In 1917, the Russian Revolution began and, as a result, communications between the North American Diocese and the Church in Russia were greatly hindered. In the early 1920s, the Patriarch of Moscow, [Saint] Tikhon—for ten years he had served as Bishop of the North American Diocese—issued a decree calling on dioceses outside the borders of Russia (by then the Soviet Union) to organize themselves autonomously until such time as normal communications and relations with the Church in Russia would be possible. Shortly thereafter, at a Council of all hierarchs and clergy and parish delegates, it was decided that the Church in North America could no longer maintain strict administrative ties with the Church in Russia, especially since Patriarch Tikhon had been arrested (he subsequently died in 1925).

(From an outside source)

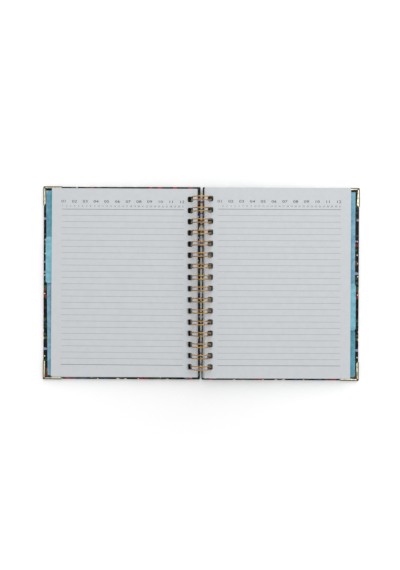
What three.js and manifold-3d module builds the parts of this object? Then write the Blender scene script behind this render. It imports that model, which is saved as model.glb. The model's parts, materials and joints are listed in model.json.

Concurrently, various ethnic groups that had been an integral part of the single diocese organized independent dioceses, or "jurisdictions," in most cases placing themselves under their respective Mother Churches. This gave rise to the present situation of Orthodoxy in North America, namely the existence of multiple, overlapping jurisdictions based on ethnic background, rather than following the canonical Orthodox principle of a single Church entity in a given territory. 


Autocephaly and the "New" Orthodox Church in America

In the early 1960s, the OCA—known then as the "Russian Orthodox Greek Catholic Church of North America," or "The Metropolia"—entered into dialogue with the Moscow Patriarchate, which had grown to consider the Metropolia a schismatic body, in an attempt to "regularize" the Metropolia's status. In 1970, the Metropolia once again entered into communion with the Moscow Patriarchate, which promptly granted it "autocephaly," or administrative self-governance. 


The Many Faces of the OCA

At a Council of hierarchs, clergy and laity held at Saint Tikhon's Monastery the same year it was decided that the Church should be renamed "The Orthodox Church in America." Today, the OCA, in addition to counting the parishes of the former "Metropolia," includes the Romanian Orthodox Episcopate, the Albanian Orthodox Archdiocese, and the Bulgarian Orthodox Archdiocese. Hence, it is inaccurate to refer to the OCA as the "Russian Church" since a good percentage of its constituency is not Russian. Further, within the past two decades, the OCA has established some 125 new parishes, almost exclusively non-ethnic in origin and employing only the English language in worship (virtually all of the former "Metropolia" parishes now use a large percentage of English, or employ English exclusively in the services.) 


Canonical Jurisdiction and Communion

The Orthodox Church in America is thus a canonical entity possessing a canonical episcopacy, and it is clearly seen as the same entity as that which traces its origins to the 1794 arrival of missionaries in Kodiak, Alaska. While its autocephaly is not recognized by some patriarchates, those same patriarchates maintain communion with the OCA and faithful of the Orthodox Church in America may receive the Eucharist in parishes of the other canonical jurisdictions in North America (a quick reading of Orthodox Church history reveals that every autocephalous Church went through a period in which other churches did not recognize its status).

The Orthodox Church in America is a full member of the Assembly of Canonical Orthodox Bishops of the United States of America.  “The purpose of the Assembly is to preserve and contribute to the unity of the Orthodox Church by helping to further her spiritual, theological, ecclesiological, canonical, educational, missionary, and philanthropic aims. To accomplish this, the Assembly has as its goals: i) the promotion and accomplishment of Church unity in the United States ii) the strengthening of the common pastoral ministry to all the Orthodox faithful of the region; and iii) a common witness by the Church to all those outside her. In addition, the Assembly has as an express goal iv) the organization of the Church in the United States in accordance with the ecclesiological and the canonical tradition of the Orthodox Church.” (from the Assembly’s website:


The Primate

As a self-governing Church, the OCA has the right to elect its own Primate, or presiding hierarch, without relying on any ecclesiastical entity abroad for ratification of its decision.  The OCA Primate presides at meetings of the Holy Synod of Bishops, consecrates the Holy Chrism which is used in the parishes, and so on. He is not administratively subject to the Russian or any other Church in another country. The Orthodox Church in America is fully committed to the unity of Orthodoxy in North America. The Metropolitan—like the hierarchs of other jurisdictions—is an outspoken advocate of administrative unity among the Orthodox Christians in North America according to the canonical principle of a single, united Church in a given geographic territory.